The Collaborative Fund Model: Effective Strategies for Grantmaking

by Julie Peterson

Oct 4, 2002

The Ms. Foundation has identified four key factors for the success of a collaborative fund. Time to build trust and comfort. The four-stage process -- internal planning, collaborative education and planning, grantee selection and research, monitoring and capacity building -- builds a high and rare level of trust and comfort among donor partners, among grantees, and between donors and grantees. A web of connections. Collaborative relationships are nurtured by building a web of connections. Donor partners meet among themselves several times to review proposals, track grantee progress and learn from experts in the field. They also participate in initial and mid-grant site visits. Periodic retreats bring donors and grantees together to share information and build technical skills, and grantees share information through peer exchanges, listservs and conference calls. In these ways, collaborations facilitate the building of bridges within a field in addition to the building of a field overall. Skilled staff. Collaboration must be staffed. More over, staffing a collaborative requires someone with excellent skills at facilitation. Each Ms.
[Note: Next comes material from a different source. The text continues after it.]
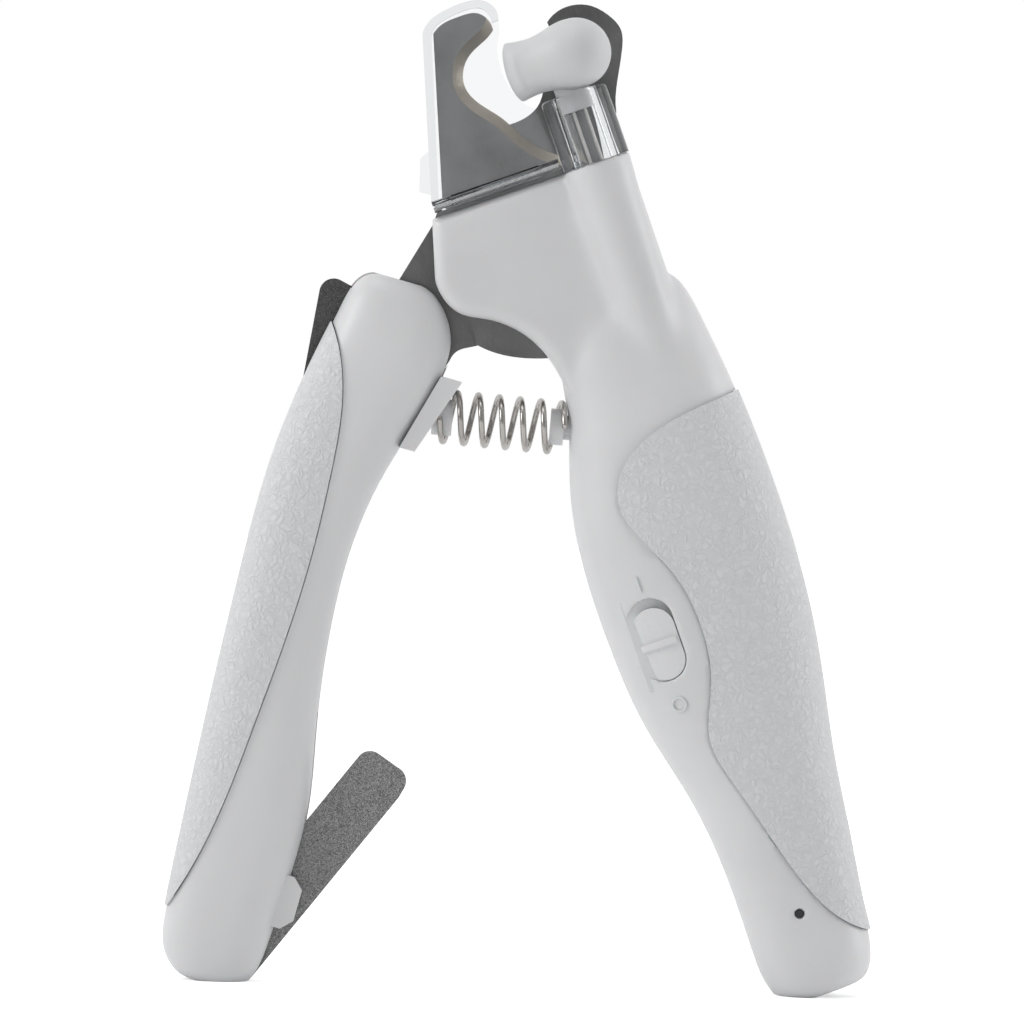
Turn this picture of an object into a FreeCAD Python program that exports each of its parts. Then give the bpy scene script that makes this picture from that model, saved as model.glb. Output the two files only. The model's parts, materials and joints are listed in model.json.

Foundation collaborative employs a full-time program officer who manages the fund, with the support of a program assistant and the supervision of a program director who each dedicate a considerable portion of their time to the fund. Value-added partnership. A value-added consensus-based collaborative approach yields outcomes far greater than any donor could achieve alone. It focuses on what a collective of donors can do better than a single donor going it alone. A collaborative is all about partnership. From a fund's invention and design through its realization and reflections, all of its elements have been the product of teamwork by grantee program staff and participants, donors, researchers and collaborative staff. The power of working together, of networking, of sharing information and ideas about a field is the driving force of a collaborative. There is no question this high degree of collaboration adds an extra challenge to the work; there is also no question it yields immeasurable richness, relevance, and meaning for those involved, and for its outcomes and implications.